◆ Prompt
Gather the lines from the material that contain "manifold".

◆ Data lines
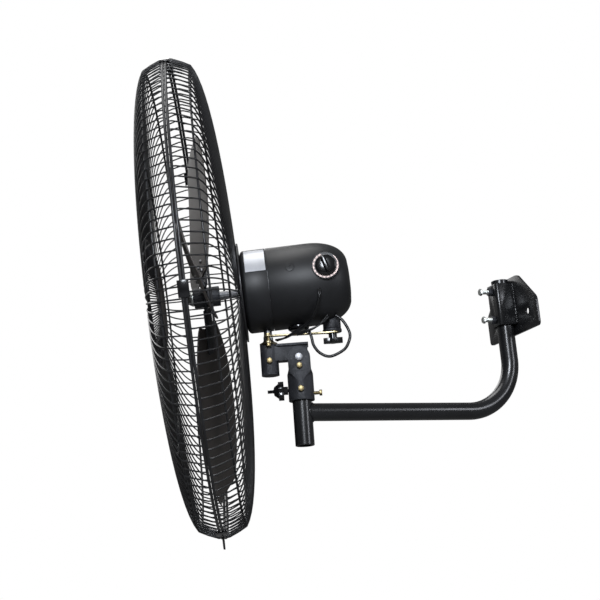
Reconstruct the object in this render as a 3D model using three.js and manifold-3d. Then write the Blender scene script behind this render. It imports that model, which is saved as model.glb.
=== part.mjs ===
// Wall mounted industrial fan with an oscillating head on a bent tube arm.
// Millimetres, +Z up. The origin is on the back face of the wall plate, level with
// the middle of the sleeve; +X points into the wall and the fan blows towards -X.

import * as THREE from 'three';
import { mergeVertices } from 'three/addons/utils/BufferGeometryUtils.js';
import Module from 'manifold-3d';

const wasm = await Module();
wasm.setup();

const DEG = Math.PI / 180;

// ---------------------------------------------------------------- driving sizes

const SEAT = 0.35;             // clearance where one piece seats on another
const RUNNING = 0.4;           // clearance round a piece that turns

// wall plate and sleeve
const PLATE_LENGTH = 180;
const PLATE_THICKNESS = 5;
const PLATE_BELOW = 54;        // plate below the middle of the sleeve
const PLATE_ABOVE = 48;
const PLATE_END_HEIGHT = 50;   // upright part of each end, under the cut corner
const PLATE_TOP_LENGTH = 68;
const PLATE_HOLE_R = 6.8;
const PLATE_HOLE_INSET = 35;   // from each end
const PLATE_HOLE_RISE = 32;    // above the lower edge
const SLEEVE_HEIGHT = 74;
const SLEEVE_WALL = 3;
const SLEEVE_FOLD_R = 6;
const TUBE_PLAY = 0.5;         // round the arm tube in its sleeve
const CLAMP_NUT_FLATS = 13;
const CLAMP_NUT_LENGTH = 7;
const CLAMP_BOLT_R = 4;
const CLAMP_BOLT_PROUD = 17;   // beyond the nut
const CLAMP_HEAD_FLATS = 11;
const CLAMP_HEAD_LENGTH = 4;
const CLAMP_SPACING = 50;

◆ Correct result
Reconstruct the object in this render as a 3D model using three.js and manifold-3d. Then write the Blender scene script behind this render. It imports that model, which is saved as model.glb.
import Module from 'manifold-3d';